_WHAT TO WORK ON_: Please give the listing again, word for word, with nothing left out.

_PROVIDED INFORMATION_:
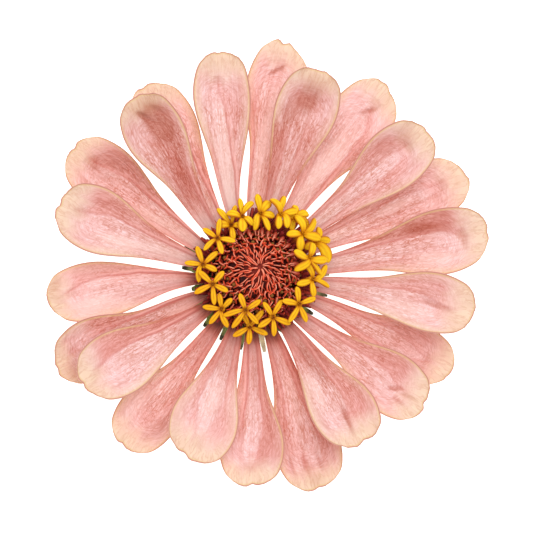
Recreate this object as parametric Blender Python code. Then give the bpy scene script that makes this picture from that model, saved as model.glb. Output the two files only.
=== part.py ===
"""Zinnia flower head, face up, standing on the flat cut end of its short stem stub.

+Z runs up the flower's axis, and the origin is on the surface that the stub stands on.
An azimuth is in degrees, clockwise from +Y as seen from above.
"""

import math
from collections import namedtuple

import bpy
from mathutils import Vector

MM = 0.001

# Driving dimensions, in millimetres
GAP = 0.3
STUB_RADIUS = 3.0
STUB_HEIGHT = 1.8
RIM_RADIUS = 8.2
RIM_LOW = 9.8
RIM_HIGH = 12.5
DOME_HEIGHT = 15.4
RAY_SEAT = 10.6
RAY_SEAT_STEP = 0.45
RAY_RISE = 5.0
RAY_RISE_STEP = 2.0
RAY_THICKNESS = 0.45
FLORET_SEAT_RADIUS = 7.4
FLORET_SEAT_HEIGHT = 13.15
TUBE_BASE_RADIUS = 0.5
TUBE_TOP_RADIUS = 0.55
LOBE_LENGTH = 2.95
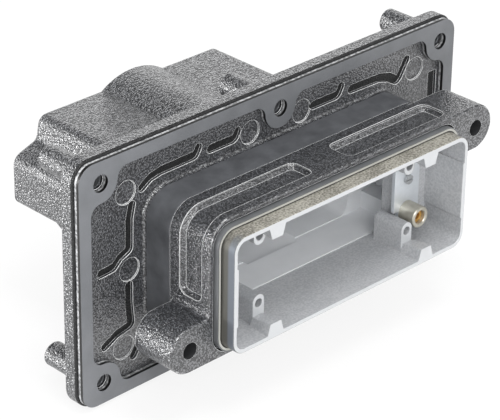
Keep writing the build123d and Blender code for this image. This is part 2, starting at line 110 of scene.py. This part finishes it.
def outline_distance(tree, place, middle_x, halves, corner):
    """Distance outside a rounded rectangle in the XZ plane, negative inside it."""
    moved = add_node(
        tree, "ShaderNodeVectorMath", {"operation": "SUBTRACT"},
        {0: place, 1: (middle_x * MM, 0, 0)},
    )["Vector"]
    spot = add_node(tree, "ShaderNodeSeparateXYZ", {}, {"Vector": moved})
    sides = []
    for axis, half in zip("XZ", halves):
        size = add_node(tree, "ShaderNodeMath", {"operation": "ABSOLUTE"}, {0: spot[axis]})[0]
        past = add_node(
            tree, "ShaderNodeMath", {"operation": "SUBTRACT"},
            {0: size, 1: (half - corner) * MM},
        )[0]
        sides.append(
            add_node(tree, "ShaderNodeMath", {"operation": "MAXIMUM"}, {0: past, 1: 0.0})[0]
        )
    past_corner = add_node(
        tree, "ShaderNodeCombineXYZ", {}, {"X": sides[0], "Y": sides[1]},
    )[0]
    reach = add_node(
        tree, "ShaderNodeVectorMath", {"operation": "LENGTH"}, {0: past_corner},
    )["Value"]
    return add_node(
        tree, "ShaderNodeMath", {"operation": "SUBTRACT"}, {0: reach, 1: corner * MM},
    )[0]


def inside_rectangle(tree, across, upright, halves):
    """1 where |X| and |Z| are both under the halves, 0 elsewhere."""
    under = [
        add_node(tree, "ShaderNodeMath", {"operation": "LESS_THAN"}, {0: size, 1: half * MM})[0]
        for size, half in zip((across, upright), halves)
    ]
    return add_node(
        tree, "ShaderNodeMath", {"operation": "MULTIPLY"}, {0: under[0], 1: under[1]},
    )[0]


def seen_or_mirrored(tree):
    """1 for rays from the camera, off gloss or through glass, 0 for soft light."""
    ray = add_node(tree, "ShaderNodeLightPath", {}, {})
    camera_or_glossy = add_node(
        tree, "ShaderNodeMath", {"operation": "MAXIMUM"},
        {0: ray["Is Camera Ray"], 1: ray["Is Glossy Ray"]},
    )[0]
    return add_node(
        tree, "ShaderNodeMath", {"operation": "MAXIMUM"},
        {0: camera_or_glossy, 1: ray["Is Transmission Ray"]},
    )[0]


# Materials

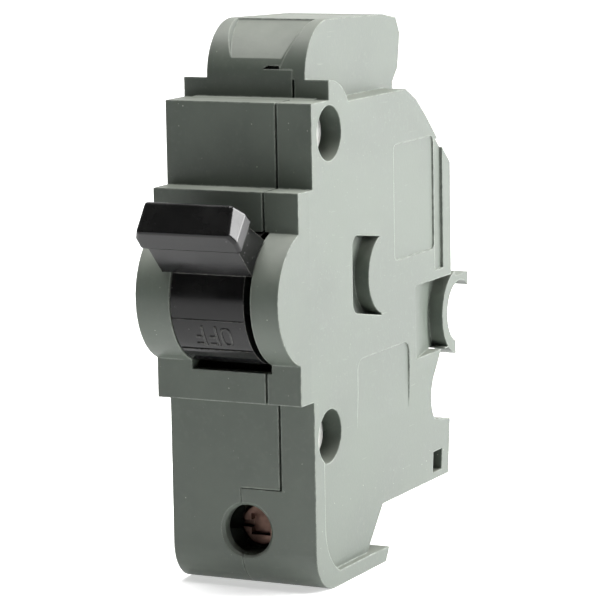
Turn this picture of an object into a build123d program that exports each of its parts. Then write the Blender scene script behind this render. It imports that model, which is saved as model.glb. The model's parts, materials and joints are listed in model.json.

_TASK RESULT_:
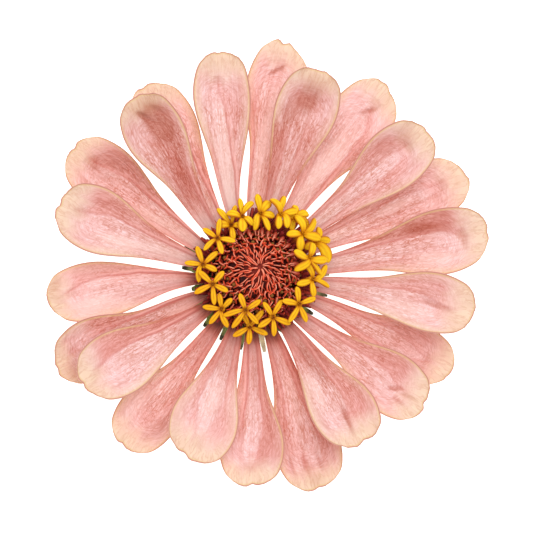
Recreate this object as parametric Blender Python code. Then give the bpy scene script that makes this picture from that model, saved as model.glb. Output the two files only.
=== part.py ===
"""Zinnia flower head, face up, standing on the flat cut end of its short stem stub.

+Z runs up the flower's axis, and the origin is on the surface that the stub stands on.
An azimuth is in degrees, clockwise from +Y as seen from above.
"""

import math
from collections import namedtuple

import bpy
from mathutils import Vector

MM = 0.001

# Driving dimensions, in millimetres
GAP = 0.3
STUB_RADIUS = 3.0
STUB_HEIGHT = 1.8
RIM_RADIUS = 8.2
RIM_LOW = 9.8
RIM_HIGH = 12.5
DOME_HEIGHT = 15.4
RAY_SEAT = 10.6
RAY_SEAT_STEP = 0.45
RAY_RISE = 5.0
RAY_RISE_STEP = 2.0
RAY_THICKNESS = 0.45
FLORET_SEAT_RADIUS = 7.4
FLORET_SEAT_HEIGHT = 13.15
TUBE_BASE_RADIUS = 0.5
TUBE_TOP_RADIUS = 0.55
LOBE_LENGTH = 2.95
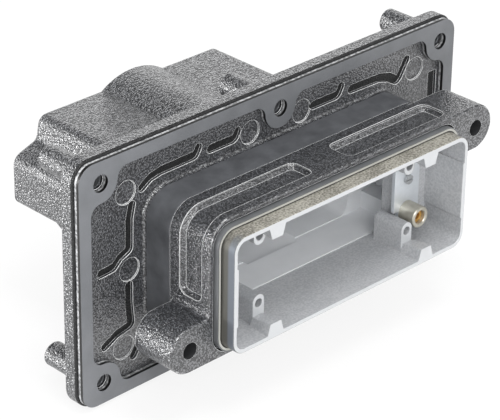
Keep writing the build123d and Blender code for this image. This is part 2, starting at line 110 of scene.py. This part finishes it.
def outline_distance(tree, place, middle_x, halves, corner):
    """Distance outside a rounded rectangle in the XZ plane, negative inside it."""
    moved = add_node(
        tree, "ShaderNodeVectorMath", {"operation": "SUBTRACT"},
        {0: place, 1: (middle_x * MM, 0, 0)},
    )["Vector"]
    spot = add_node(tree, "ShaderNodeSeparateXYZ", {}, {"Vector": moved})
    sides = []
    for axis, half in zip("XZ", halves):
        size = add_node(tree, "ShaderNodeMath", {"operation": "ABSOLUTE"}, {0: spot[axis]})[0]
        past = add_node(
            tree, "ShaderNodeMath", {"operation": "SUBTRACT"},
            {0: size, 1: (half - corner) * MM},
        )[0]
        sides.append(
            add_node(tree, "ShaderNodeMath", {"operation": "MAXIMUM"}, {0: past, 1: 0.0})[0]
        )
    past_corner = add_node(
        tree, "ShaderNodeCombineXYZ", {}, {"X": sides[0], "Y": sides[1]},
    )[0]
    reach = add_node(
        tree, "ShaderNodeVectorMath", {"operation": "LENGTH"}, {0: past_corner},
    )["Value"]
    return add_node(
        tree, "ShaderNodeMath", {"operation": "SUBTRACT"}, {0: reach, 1: corner * MM},
    )[0]


def inside_rectangle(tree, across, upright, halves):
    """1 where |X| and |Z| are both under the halves, 0 elsewhere."""
    under = [
        add_node(tree, "ShaderNodeMath", {"operation": "LESS_THAN"}, {0: size, 1: half * MM})[0]
        for size, half in zip((across, upright), halves)
    ]
    return add_node(
        tree, "ShaderNodeMath", {"operation": "MULTIPLY"}, {0: under[0], 1: under[1]},
    )[0]


def seen_or_mirrored(tree):
    """1 for rays from the camera, off gloss or through glass, 0 for soft light."""
    ray = add_node(tree, "ShaderNodeLightPath", {}, {})
    camera_or_glossy = add_node(
        tree, "ShaderNodeMath", {"operation": "MAXIMUM"},
        {0: ray["Is Camera Ray"], 1: ray["Is Glossy Ray"]},
    )[0]
    return add_node(
        tree, "ShaderNodeMath", {"operation": "MAXIMUM"},
        {0: camera_or_glossy, 1: ray["Is Transmission Ray"]},
    )[0]


# Materials

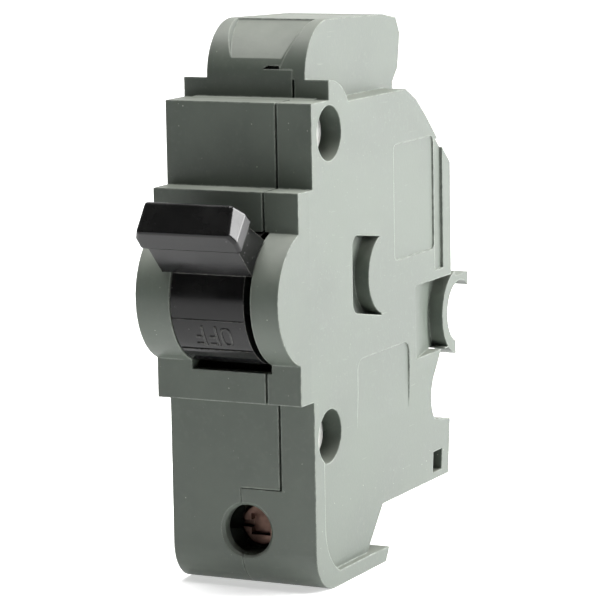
Turn this picture of an object into a build123d program that exports each of its parts. Then write the Blender scene script behind this render. It imports that model, which is saved as model.glb. The model's parts, materials and joints are listed in model.json.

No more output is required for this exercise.